Ф. А. Моллер из Петербурга писал Иванову 21 марта 1849 года: «Едва ли в настоящую минуту я мог бы получить позволение ехать за границу. Вам, вероятно, уже известно, что всем нашим пенсионерам, находящимся в Риме, послано приказами, возвратиться в Россию, вследствие чего и ваш братец без сомнения скоро будет сюды. Так как этот приказ не совсем до вас касается, то вы, вероятно, и останетесь в Риме — и в этом случае я совершенно спокоен насчет моей мастерской…»[137]
Иванова, которого считали человеком «мирного характера и уединенного образа жизни», Петербург не тронул. Остался в Риме и брат Сергей.
«…На скорый приезд брата моего в Россию вы не рассчитывайте и действуйте так, как бы этого совсем не было», — отвечал А. Иванов[138].
Ф. И. Иордан, считавшийся римским гражданином, нес обязанности солдата гвардии и стоял с заржавелым ружьем в руках на часах у банка…
Жизненный распорядок А. Иванова оставался прежним.
«Я встаю со светом, работаю в студии до полудня, иду отдохнуть в кафе, чтобы приготовить свои силы, дабы начать работать с часу до сумерек, — сообщал он Ф. В. Чижову. — Устав таким образом, я рад бываю добраться до кресел или до постели вечером.
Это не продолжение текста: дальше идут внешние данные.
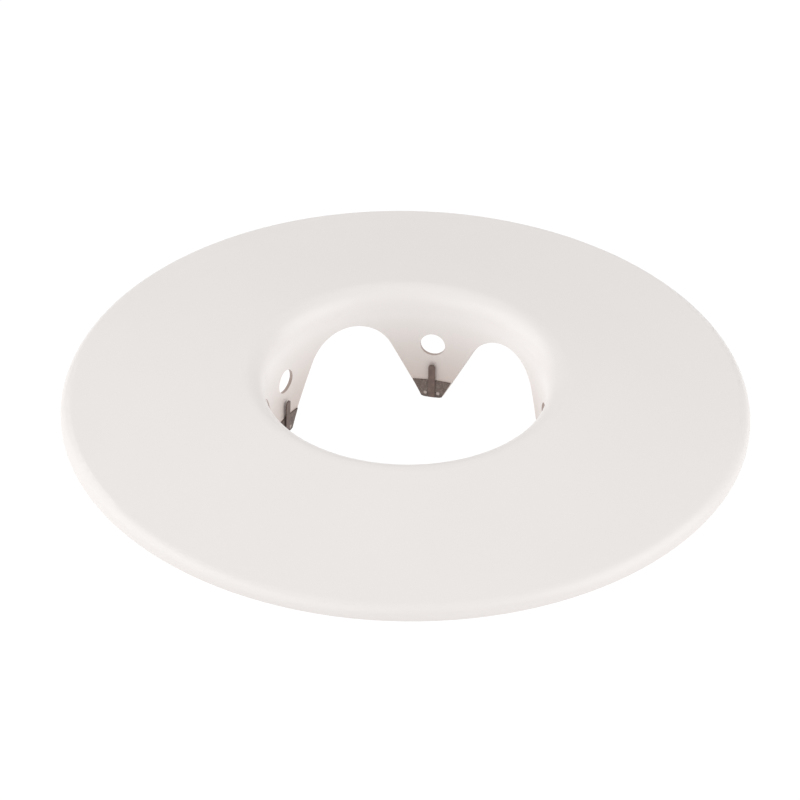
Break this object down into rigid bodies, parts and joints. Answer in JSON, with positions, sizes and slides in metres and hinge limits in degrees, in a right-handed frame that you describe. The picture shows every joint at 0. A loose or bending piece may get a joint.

Только по воскресеньям и позволяю себе ничего не делать, и тут пишу письма, если уж очень нужно отвечать. Всякое изменение этого порядка было бы клятвопреступлением против моей картины, которая теперь составляет для меня все…»
Лишь одно изменение коснулось этого порядка.
Если до 1848 года его мастерская была отворена для всех, кто желал видеть его работы, то теперь он стал неохотно показывать их публике, только одни художники имели доступ в мастерскую; позже и они лишились этого.
В Петербурге об Иванове ходили самые противоречивые слухи. Обсуждая странности его поведения, некоторые даже высказывали предположение, ничем не подкрепленное, будто по примеру Кипренского он перешел в католичество и даже сделался «езуитом»[139]. И оттого заперся.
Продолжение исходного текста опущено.